Entscheidungsstichwort (Thema)
Begutachtung von Distorsionsverletzungen der Wirbelsäule nach einem Unfall
Leitsatz (amtlich)
1. Sind nach einem Verkehrsunfall Wirbelsäulenverletzungen des Geschädigten streitig, ist eine Begutachtung durch einen erfahrenen Facharzt für Orthopädie notwendig.

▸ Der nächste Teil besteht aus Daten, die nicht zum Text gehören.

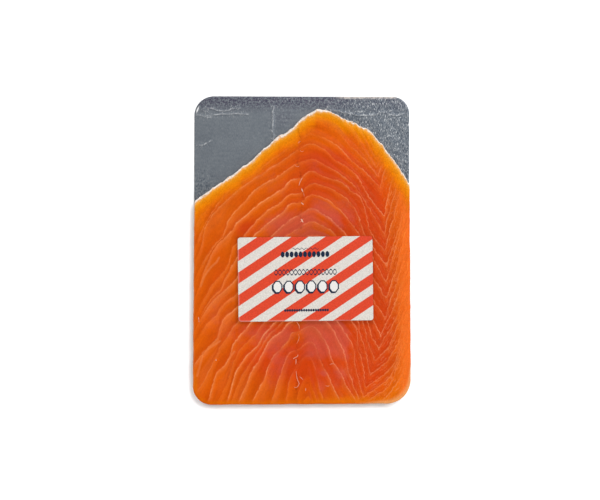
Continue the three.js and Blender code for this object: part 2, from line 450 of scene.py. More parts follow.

2. Distorsionsverletzungen der Wirbelsäule sind für einen orthopädischen Sachverständigen - und für das Gericht - grundsätzlich auch dann objektivierbar, wenn eine Dokumentation durch bildgebende Verfahren nicht möglich ist. Erforderlich ist eine sorgfältige Untersuchung durch den medizinischen Sachverständigen, bei der insbesondere die Anamnese eine wesentliche Rolle spielen muss.
3. Interdisziplinäre Gutachten nach der Konzeption von Mazzotti und Castro (vgl. die Darstellung in NZV 2008, 113 sowie Mazzotti/Castro u.a. in NZV 2013, 525 und NZV 2016, 263) sind aus methodischen Gründen bei Distorsionsverletzungen der Wirbelsäule in der Regel wenig geeignet, verlässliche Feststellungen zu Unfallverletzungen zu treffen.

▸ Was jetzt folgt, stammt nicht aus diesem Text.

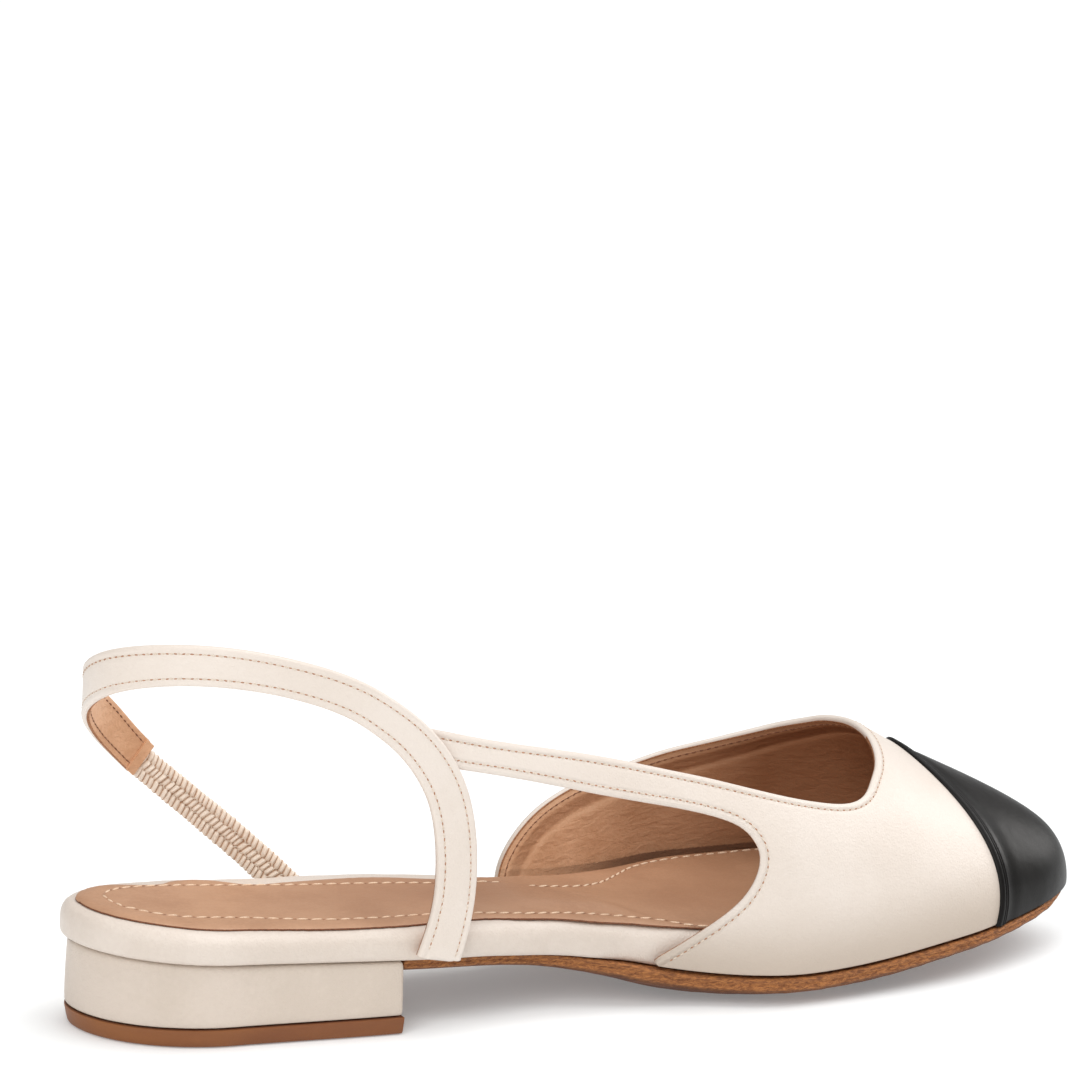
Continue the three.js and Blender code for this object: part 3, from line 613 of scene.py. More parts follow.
# %% [markdown]
# ## Slabs on the plan: top piece, heel, sole, footbed and sock
#
# Five pieces share the outline of the sole and differ in their edges. Each is a stack of rings:
# a ring is the outline pulled in by an inset and lifted to a height that changes along the shoe.
# The top and the bottom are filled with straight rows from side to side, as a plank would be.


# %% Slabs
def stations(start, end, step, round_start=0.0, round_end=0.0):
    """Places along the shoe, closer together where it rounds off."""
    head = start + round_start * (1 - np.cos(np.linspace(0, math.pi / 2, 22))) if round_start else [start]
    tail = end - round_end * (1 - np.sin(np.linspace(0, math.pi / 2, 18))) if round_end else [end]
    middle = np.arange(start + round_start + step, end - round_end - step / 2, step)
    return np.r_[head, middle, tail]


def plan_side(xs, side):
    """Places and outward directions of one side of the plan."""
    y = side * half_width(xs, side)
    along = np.stack([np.gradient(xs), np.gradient(y)], -1)
    out = np.stack([-side * along[:, 1], side * along[:, 0]], -1)
    out /= np.maximum(np.linalg.norm(out, axis=1, keepdims=True), 1e-9)
    closed = np.abs(y - np.where(xs > 100, TOE_TIP_Y, 0)) < 0.05
    out[closed] = np.where(xs[closed] > 100, 1, -1)[:, None] * np.array([1.0, 0.0])
    return np.stack([xs, y], -1), out


def slab(name, xs, rings, grow, finishes, finish_of=None, fill=9, flat_at=None, dish=None,
         measures=()):
    """A stack of rings: (inset, height) or (inset, height, narrow) from the bottom up.

    grow pushes the outline out, height and grow depend on x, and flat_at is a straight end.
    """
    sides = []
    for side in (OUTER, INNER):
        place, out = plan_side(xs, side)
        rows = []
        for inset, height, *narrow in rings:
            push = grow(xs, side) - inset
            flat = place + out * push[:, None]
            if narrow:
                flat[:, 1] *= narrow[0]
            if flat_at is not None:
                end, where = flat_at
                flat[end, 0] = where
                flat[:, 0] = np.maximum(flat[:, 0], where) if end == 0 else np.minimum(flat[:, 0], where)
            rows.append(np.c_[flat, height(flat[:, 0])])
        sides.append(np.stack(rows, 1))
    outer, inner = sides
    share = np.linspace(0, 1, fill + 2)[1:-1][None, :, None]
    top = outer[:, -1:] * (1 - share) + inner[:, -1:] * share
    bottom = inner[:, :1] * (1 - share) + outer[:, :1] * share
    if dish is not None:
        top[..., 2] += dish(top[..., 0], top[..., 1])
    section = np.concatenate([outer, top, inner[:, ::-1], bottom], 1)
    level = np.linspace(0, 1, len(rings))
    height_kept = np.r_[level, np.ones(fill), level[::-1], np.zeros(fill)]
    kept = (("height", height_kept[None, :]),) + tuple(
        (key, worked_out(section[..., 0], section[..., 1])) for key, worked_out in measures)
    return lofted(name, section, finishes, finish_of, measures=kept)


no_growth = lambda x, side: np.zeros_like(x)
block_top = TOP_PIECE_THICKNESS + GAP
print("top piece and heel meet at %.1f mm" % block_top)

# %% [markdown]
# ## Top piece and heel block
#
# The top piece is a low tan block with sides that lean in towards the floor.
# The heel block above it is wrapped in cream leather, which rounds over at its top and bottom edge.
# Both end in a straight breast, whose corners are bevelled as an edge bends the leather round it.


# %% Heel
def breast_corners(piece, width):
    """Fills the open breast and rounds all the edges round it."""
    fill_ends(piece)
    front = (HEEL_BLOCK_LENGTH - 2.5 - ORIGIN_AHEAD) * MM
    for face in piece.data.polygons:
        face.select = len(face.vertices) > 12 and face.center.x > front
    bpy.ops.object.mode_set(mode="EDIT")
    bpy.ops.mesh.select_mode(type="FACE")
    bpy.ops.mesh.region_to_loop()
    bpy.ops.mesh.bevel(offset=width * MM, segments=3, affect="EDGES")
    bpy.ops.mesh.select_mode(type="VERT")
    bpy.ops.mesh.select_all(action="DESELECT")
    bpy.ops.object.mode_set(mode="OBJECT")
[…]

4. Persistierende Beschwerden nach einer mittelgradigen Distorsion der Lendenwirbelsäule sind auch dann durch das Unfallgeschehen verursacht, wenn bei der Entwicklung der Beschwerden bestimmte unfallunabhängige Dispositionen des Geschädigten (hier: ein Hohlrundrücken und psychosomatische Faktoren) eine Rolle gespielt haben (vgl. BGH, NJW 1996, 2425).

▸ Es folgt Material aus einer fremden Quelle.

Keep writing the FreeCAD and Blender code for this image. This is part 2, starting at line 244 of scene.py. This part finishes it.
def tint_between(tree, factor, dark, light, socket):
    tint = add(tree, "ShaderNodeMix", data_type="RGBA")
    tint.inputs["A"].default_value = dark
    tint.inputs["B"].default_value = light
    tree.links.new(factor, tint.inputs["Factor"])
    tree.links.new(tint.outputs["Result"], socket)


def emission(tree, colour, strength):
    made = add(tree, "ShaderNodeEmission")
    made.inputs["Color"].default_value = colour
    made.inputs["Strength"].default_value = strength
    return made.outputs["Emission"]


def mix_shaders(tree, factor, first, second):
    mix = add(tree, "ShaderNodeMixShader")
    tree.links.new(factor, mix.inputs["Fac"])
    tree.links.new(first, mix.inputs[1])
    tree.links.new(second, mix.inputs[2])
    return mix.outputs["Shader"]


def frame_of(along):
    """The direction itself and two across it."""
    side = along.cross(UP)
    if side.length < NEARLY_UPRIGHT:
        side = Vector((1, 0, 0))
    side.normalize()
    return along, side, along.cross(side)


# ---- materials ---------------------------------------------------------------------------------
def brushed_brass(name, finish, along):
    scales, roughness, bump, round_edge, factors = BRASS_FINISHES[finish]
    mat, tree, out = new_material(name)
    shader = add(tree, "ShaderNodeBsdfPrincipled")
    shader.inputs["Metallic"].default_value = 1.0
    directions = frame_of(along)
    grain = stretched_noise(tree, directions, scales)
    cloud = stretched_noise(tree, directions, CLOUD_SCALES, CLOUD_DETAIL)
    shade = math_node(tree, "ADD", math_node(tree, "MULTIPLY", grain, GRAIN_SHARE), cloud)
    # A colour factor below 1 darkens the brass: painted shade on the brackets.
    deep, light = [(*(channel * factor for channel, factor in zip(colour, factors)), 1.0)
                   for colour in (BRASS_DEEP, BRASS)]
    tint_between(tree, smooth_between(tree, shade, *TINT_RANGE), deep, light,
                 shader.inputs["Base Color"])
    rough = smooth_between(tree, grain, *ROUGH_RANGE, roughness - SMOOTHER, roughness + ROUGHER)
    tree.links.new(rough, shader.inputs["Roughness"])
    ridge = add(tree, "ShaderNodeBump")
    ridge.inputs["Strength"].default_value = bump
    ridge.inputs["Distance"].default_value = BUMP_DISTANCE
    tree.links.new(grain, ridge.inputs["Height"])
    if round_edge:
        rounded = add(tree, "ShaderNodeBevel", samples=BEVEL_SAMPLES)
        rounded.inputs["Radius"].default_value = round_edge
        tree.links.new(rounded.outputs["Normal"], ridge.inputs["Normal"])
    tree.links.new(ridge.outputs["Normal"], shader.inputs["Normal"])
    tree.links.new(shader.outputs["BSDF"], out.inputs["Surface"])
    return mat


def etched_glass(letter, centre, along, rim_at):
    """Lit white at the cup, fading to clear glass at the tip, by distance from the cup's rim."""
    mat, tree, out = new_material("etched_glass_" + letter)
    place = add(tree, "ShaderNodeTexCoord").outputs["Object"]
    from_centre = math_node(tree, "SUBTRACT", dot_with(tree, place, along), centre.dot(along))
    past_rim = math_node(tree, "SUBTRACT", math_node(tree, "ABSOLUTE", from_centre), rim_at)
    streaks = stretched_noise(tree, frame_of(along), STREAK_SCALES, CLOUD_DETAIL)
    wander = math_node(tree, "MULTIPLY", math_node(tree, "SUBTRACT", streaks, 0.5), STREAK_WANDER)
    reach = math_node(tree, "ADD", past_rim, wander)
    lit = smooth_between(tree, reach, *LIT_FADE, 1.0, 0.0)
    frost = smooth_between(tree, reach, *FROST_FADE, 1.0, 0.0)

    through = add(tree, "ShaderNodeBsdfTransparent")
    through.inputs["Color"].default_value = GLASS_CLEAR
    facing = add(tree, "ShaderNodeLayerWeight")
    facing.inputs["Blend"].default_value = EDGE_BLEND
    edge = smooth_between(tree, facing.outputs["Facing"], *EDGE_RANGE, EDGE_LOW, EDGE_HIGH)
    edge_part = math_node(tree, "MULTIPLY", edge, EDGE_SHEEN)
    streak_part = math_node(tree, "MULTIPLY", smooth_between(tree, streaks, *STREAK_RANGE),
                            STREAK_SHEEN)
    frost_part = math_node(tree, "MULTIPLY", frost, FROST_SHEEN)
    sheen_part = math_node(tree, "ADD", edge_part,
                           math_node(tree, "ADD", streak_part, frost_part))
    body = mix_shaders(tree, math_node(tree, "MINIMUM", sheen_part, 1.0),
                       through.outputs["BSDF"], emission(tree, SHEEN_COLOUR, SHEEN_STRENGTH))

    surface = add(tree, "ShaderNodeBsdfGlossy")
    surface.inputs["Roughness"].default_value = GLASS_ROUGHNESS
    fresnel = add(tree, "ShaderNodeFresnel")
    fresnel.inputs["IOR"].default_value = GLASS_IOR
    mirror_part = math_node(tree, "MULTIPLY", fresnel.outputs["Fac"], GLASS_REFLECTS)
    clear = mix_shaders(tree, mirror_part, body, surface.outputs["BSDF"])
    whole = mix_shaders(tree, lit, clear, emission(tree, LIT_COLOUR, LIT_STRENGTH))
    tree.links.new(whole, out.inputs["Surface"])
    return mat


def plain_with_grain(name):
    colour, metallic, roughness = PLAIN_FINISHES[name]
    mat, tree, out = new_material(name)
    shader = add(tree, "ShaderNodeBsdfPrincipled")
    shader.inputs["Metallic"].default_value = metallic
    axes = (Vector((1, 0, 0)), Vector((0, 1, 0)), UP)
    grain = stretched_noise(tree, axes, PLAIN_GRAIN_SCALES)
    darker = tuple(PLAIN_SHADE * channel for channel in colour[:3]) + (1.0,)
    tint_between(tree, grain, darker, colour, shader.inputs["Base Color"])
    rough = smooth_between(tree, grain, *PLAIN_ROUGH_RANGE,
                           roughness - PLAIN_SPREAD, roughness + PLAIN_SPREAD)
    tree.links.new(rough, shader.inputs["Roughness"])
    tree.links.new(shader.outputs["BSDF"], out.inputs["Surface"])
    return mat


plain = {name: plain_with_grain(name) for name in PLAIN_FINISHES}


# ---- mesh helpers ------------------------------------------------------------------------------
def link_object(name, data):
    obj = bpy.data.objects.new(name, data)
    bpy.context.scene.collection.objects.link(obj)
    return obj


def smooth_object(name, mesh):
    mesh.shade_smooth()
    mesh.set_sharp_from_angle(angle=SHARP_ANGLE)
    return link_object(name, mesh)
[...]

5. Führt eine mittelgradige Distorsion der Lendenwirbelsäule nach einem Verkehrsunfalle zu dauerhaften Beschwerden im Sinne eines Schmerzsyndroms mit Auswirkungen auf die Lebensführung im beruflichen und im privaten Alltag, kann ein Schmerzensgeld von 10.000 EUR gerechtfertigt sie.
Normenkette
ZPO § 253 Abs. 2, § 286 Abs. 1, § 287 Abs. 1
Verfahrensgang
LG Konstanz (Aktenzeichen C 6 O 22/17) |
Tenor
Auf die Berufung des Klägers wird das Urteil des Landgerichts Konstanz - C 6 O 22/17 - vom 30.08.2019 im Kostenpunkt aufgehoben und im Übrigen wie folgt abgeändert:
1. Die Beklagten werden als Gesamtschuldner verurteilt, an den Kläger 534,78 EUR zu zahlen nebst Zinsen hieraus in Höhe von 5 Prozentpunkten über dem Basiszinssatz seit dem 20.01.2016.
2. Die Beklagten werden gesamtschuldnerisch verurteilt, an den Kläger weiteren materiellen Schadensersatz in Höhe von 1.145,84 EUR zu zahlen, nebst Zinsen in Höhe von 5 Prozentpunkten über dem Basiszinssatz hieraus seit dem 20.01.2016.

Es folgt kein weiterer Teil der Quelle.